Chalcogenacalix[4]dithienoselenophene: Synthesis and Properties of Cyclic Thio- and Selenoether of Dithienoselenophene

Two kinds of thia- and selenacalix[4]dithienoselenophene, a cyclic dithieno[3,2-b:2′,3′-d]selenophene (DTS) oligomers bridged with divalent chalcogen atoms (S or Se), were successfully prepared via a one-pot cyclization protocol. A palladium-catalyzed coupling of dibromo DTS derivative and (Bu3Sn)2Ch (Ch = S or Se) afforded the cyclic compounds in moderate yield. We have also developed a preparation strategy for the starting DTS derivatives in multi-gram quantity. X-ray analysis revealed that these macrocyclic compounds have different conformations depending on the linker atoms. Thiacalix derivatives form an annular geometry consisting of two sets of vertical and horizontal DTS pairs, while selenacalix derivatives forms a highly symmetrical alternate arrangement of DTS units. The latter macrocycle gave a channel framework to form cavity assembled porous material.

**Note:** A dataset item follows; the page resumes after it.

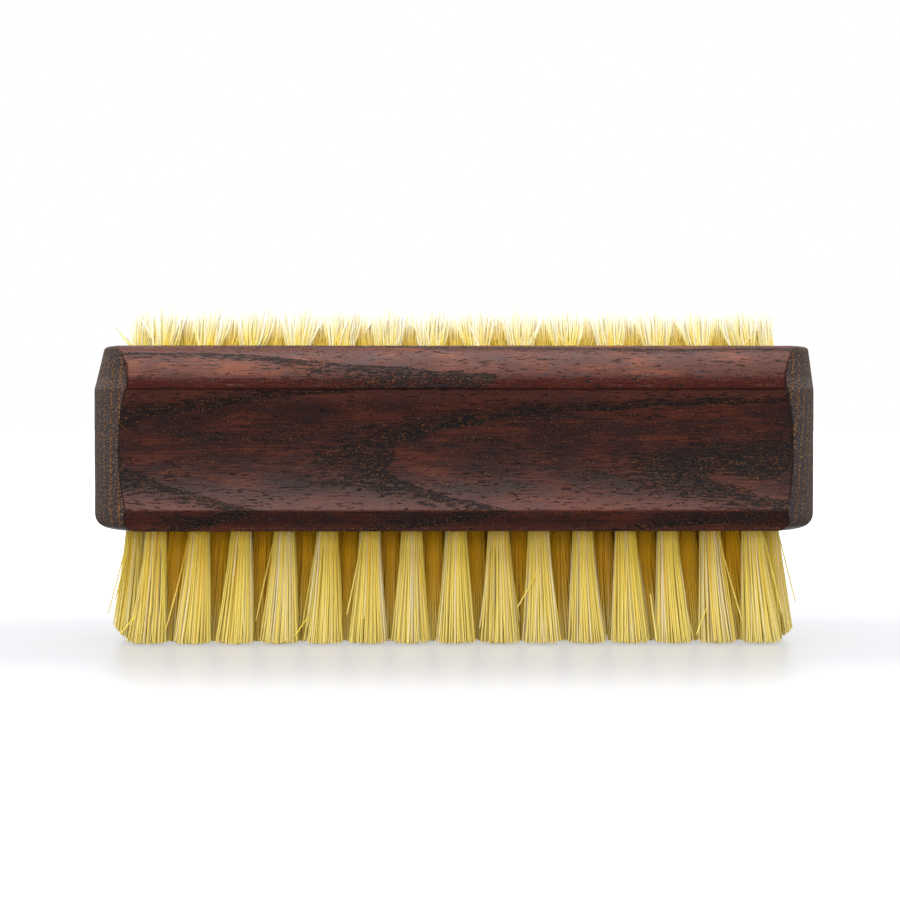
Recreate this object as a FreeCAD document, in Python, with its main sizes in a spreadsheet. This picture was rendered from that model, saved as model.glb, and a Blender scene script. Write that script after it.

Cyclic voltammetry and differential pulse voltammetry measurements for these macrocycles indicated lower redox potentials compared to those of dithienothiophene analogues reported before. Both compounds form a 1:2 complex with C60 in the solid state through face-to-face and S⋯π interactions between DTS and C60. Two guest C60 molecules were captured in the identical space formed by a symmetrical 1,3-alternate conformer. Two kinds of chalcogenacalix[4]dithienoselenophene, a cyclic dithieno[3,2-b:2′,3′-d]selenophene oligomers bridged with S or Se, were prepared. The X-ray analysis revealed a horizontal or a 1,3-alternate conformation. The latter gave a channel framework to form a cavity assembled porous material. Both compounds form a 1:2 complex with C60 in the solid state through face-to-face and S…π interactions.